Look Who’s Back is much more about the present than the past: it’s a satire on the way we live now, from the ubiquity and amplification of everything that was already famous before the internet (hence Hitler is the ultimate, ahem, Trump card – and I’m reminded that Trump was Patrick Bateman’s hero, way back when), to the dangerous slippages in meaning which can occur when everything is mediated through algorithms based on popularity. Content may be king online, but what about the content of that content? Hitler embarrasses Gagmez and shows him up as a bigot, which translates to huge numbers of hits on YouTube. The more hits it gets, the more the public is invested in it being satire, because otherwise they would be supporting Hitler’s far-right views for real. Is watching a video the same as endorsing it? Not for an individual. But for 10,000 people? 100,000? 1,000,000?* That has to mean something, and nobody has to say what it is. More slippage.

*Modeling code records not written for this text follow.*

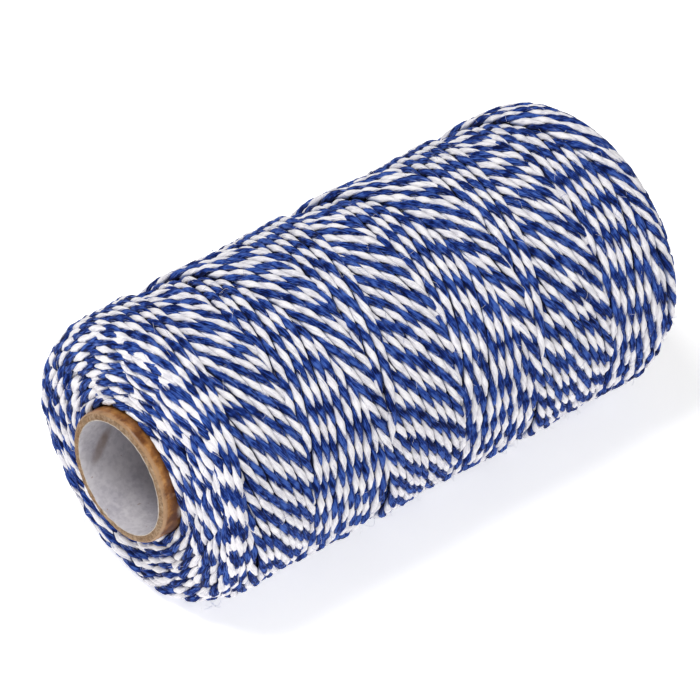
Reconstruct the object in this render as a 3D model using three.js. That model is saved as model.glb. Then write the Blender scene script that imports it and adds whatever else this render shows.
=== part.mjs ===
// A roll of two-ply cotton twine, cross-wound on a cardboard tube and lying on its side.
// Millimetres, +Z up. The tube's axis runs along X and its near mouth faces -X.
// The origin is on the surface that the roll rests on, under the middle of the tube.

import * as THREE from 'three';

// Twine and winding
const TWINE_WIDTH = 1.86;
const WINDING_RADIUS = 28.0;
const WINDING_LENGTH = 110.0;
const WINDING_SIDES = 72;
const BODY_COLUMNS = 44;

// Rounded shoulders, each a superellipse from the body down to the crest of the end face
const NEAR_SHOULDER = { depth: 6.6, crestRadius: 15.8, fullness: 3.36 };
const FAR_SHOULDER = { depth: 9.6, crestRadius: 15.0, fullness: 2.24 };
const SHOULDER_ROWS = 9;
const END_DIMPLE = 1.7;

// Crossing of the turns: the newest turns stand proud, and the oldest that show lie lower
const HELIX_ADVANCE = 35.2;
const NEWEST_FALLING_TURN = -1.17;
const NEWEST_RISING_TURN = -35.67;
const CROSSING_RELIEF = 0.9;
const STEP_WIDTH = 1.2 * TWINE_WIDTH;

// Flat spot that the roll rests on, where the turns are pressed level
const FLAT_DEPTH = 0.4;
const PRESSED_ANGLE = { full: 12, none: 30 };

// Cardboard tube
const TUBE_OUTER_RADIUS = 12.6;
const TUBE_WALL = 1.65;
const TUBE_PROTRUSION = 2.7;
const TUBE_EDGE_ROUND = 0.3;
const TUBE_SIDES = 48;
const TUBE_TO_WINDING_GAP = 0.32;

// Sizes that follow
const AXIS_HEIGHT = WINDING_RADIUS - FLAT_DEPTH;
const BORE_RADIUS = TUBE_OUTER_RADIUS + TUBE_TO_WINDING_GAP;
const TUBE_LENGTH = WINDING_LENGTH + 2 * TUBE_PROTRUSION;

// Height of a saw-tooth that climbs from 0 to 1 over one advance and falls back over a short step
function age(distance) {
  const turns = distance / HELIX_ADVANCE;
  const part = turns - Math.floor(turns);
  const step = STEP_WIDTH / HELIX_ADVANCE;
  return part < 1 - step ? part : ((1 - part) / step) * (1 - step);
}

// How far the surface lies below the newest turns, at a place along the axis and an angle around it
function crossingDrop(x, angle) {
  const wound = (HELIX_ADVANCE * angle) / (2 * Math.PI);
  const fallingAge = age(NEWEST_FALLING_TURN - (x + wound));
  const risingAge = age(x - wound - NEWEST_RISING_TURN);
  return CROSSING_RELIEF * Math.min(fallingAge, risingAge);
}

// 0 where the roll's weight presses the turns level against the surface, 1 away from it
function freeOfSurface(angle) {
  const fromBottom = Math.abs(THREE.MathUtils.radToDeg(angle) - 270);
  return THREE.MathUtils.smoothstep(fromBottom, PRESSED_ANGLE.full, PRESSED_ANGLE.none);
}

// Profile points { x, r, relief } of one end, from the bore out to the body; side is -1 near, 1 far
function endProfile(shoulder, side) {
  const crestX = (side * WINDING_LENGTH) / 2;
  const points = [];
  for (const share of [0, 0.5]) {
    const r = THREE.MathUtils.lerp(BORE_RADIUS, shoulder.crestRadius, share);
    const x = crestX - side * END_DIMPLE * (1 - share) * (1 - share);
    points.push({ x, r, relief: 0 });
  }
  for (let row = 0; row <= SHOULDER_ROWS; row += 1) {
    const turn = (row / SHOULDER_ROWS) * (Math.PI / 2);
    const inward = 1 - Math.cos(turn) ** (2 / shoulder.fullness);
    const outward = Math.sin(turn) ** (2 / shoulder.fullness);
    const r = THREE.MathUtils.lerp(shoulder.crestRadius, WINDING_RADIUS, outward);
    points.push({ x: crestX - side * shoulder.depth * inward, r, relief: outward * outward });
  }
  return points;
}

function windingProfile() {
  const near = endProfile(NEAR_SHOULDER, -1);
  const far = endProfile(FAR_SHOULDER, 1);
  const bodyStart = near[near.length - 1].x;
  const bodyEnd = far[far.length - 1].x;
  const body = [];
  for (let column = 1; column < BODY_COLUMNS; column += 1) {
    const x = THREE.MathUtils.lerp(bodyStart, bodyEnd, column / BODY_COLUMNS);
    body.push({ x, r: WINDING_RADIUS, relief: 1 });
  }
  return [...near, ...body, ...far.reverse()];
}

function tubeProfile() {
  const half = TUBE_LENGTH / 2;
  const inner = TUBE_OUTER_RADIUS - TUBE_WALL;
  const outer = TUBE_OUTER_RADIUS;
  const round = TUBE_EDGE_ROUND;
  return [
    { x: -half + round, r: inner },
    { x: -half, r: inner + round },
    { x: -half, r: outer - round },
    { x: -half + round, r: outer },
    { x: half - round, r: outer },
    { x: half, r: outer - round },
    { x: half, r: inner + round },
    { x: half - round, r: inner },
  ];
}

// A closed ring around the tube's axis: the profile runs from the bore's near edge to its far edge,
// the bore closes it, and radiusAt gives each point's distance from the axis
function ringGeometry(profile, sides, radiusAt) {
  const positions = [];
  for (let side = 0; side < sides; side += 1) {
    const angle = ((side + 0.5) / sides) * 2 * Math.PI;
    for (const point of profile) {
      const r = radiusAt(point, angle);
      const z = AXIS_HEIGHT + r * Math.sin(angle);
      positions.push(point.x, r * Math.cos(angle), Math.max(z, 0));
    }
  }
  const indices = [];
  const rows = profile.length;
  for (let side = 0; side < sides; side += 1) {
    const here = side * rows;
    const next = ((side + 1) % sides) * rows;
    for (let row = 0; row < rows; row += 1) {
      const after = (row + 1) % rows;
      indices.push(here + row, next + after, here + after);
      indices.push(here + row, next + row, next + after);
    }
  }
  const geometry = new THREE.BufferGeometry();
  geometry.setAttribute('position', new THREE.Float32BufferAttribute(positions, 3));
  geometry.setIndex(indices);
  geometry.computeVertexNormals();
  return geometry;
}

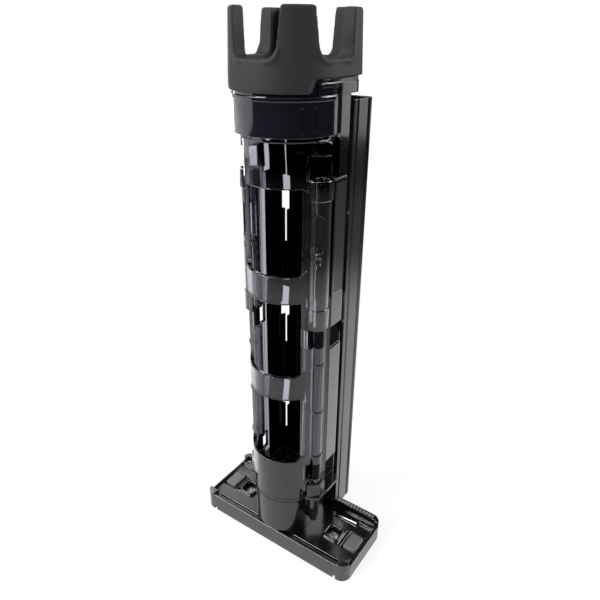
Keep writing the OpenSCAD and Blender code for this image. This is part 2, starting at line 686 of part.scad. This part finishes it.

Of course, there was slippage in the Nazi era too, which is reflected in another running joke here: ‘We’re all agreed that the Jews are no laughing matter,’ says Madame Bellini, warning Hitler not to take things too far. His response: ‘“You’re absolutely right,” I concurred, almost relieved. At last here was someone who knew what she was talking about.’ She believes he agrees with her, and vice versa – but he knows not to be too specific about his views in this area, just as during the Second World War the extermination programme was not made public, though its rationale was. Hitler’s most significant encounter in the book is with Holger Apfel, then the leader of the far-right National Democratic Party of Germany (NPD). I don’t know if the libel laws are different in Germany, or whether the calculation was that any publicity attendant on pursuing them would be counter-productive in this case (‘NPD SUES HITLER’ headlines and so forth), but he doesn’t come off well, babbling about disputing the legitimacy of treaties in response to a question about Lebensraum, and here, on race:
        ‘Where,’ I said icily, ‘in your “brochures” is there any mention of the racial idea? The idea of German blood and racial purity?’ […]
        ‘O.K. then. Having a German passport doesn’t make you a German; you’re German by birth, that’s what it says in our—’
        ‘A true German does not wriggle around in legal formulations; he talks straight! The racial idea is the fundament for the preservation of the German Volk. If this is not impressed on the Volk time and again, in fifty years we will no longer have an army, but a bunch of layabouts like the Habsburg Empire.’
The rules are different now. Leaders of extreme parties can’t claim racial purity as a goal, precisely because of the Holocaust. They have to frame their argument in economic terms. But then, that’s what everyone else does too.

____________________

* The trailer for the film has 1,422,074 hits at the moment.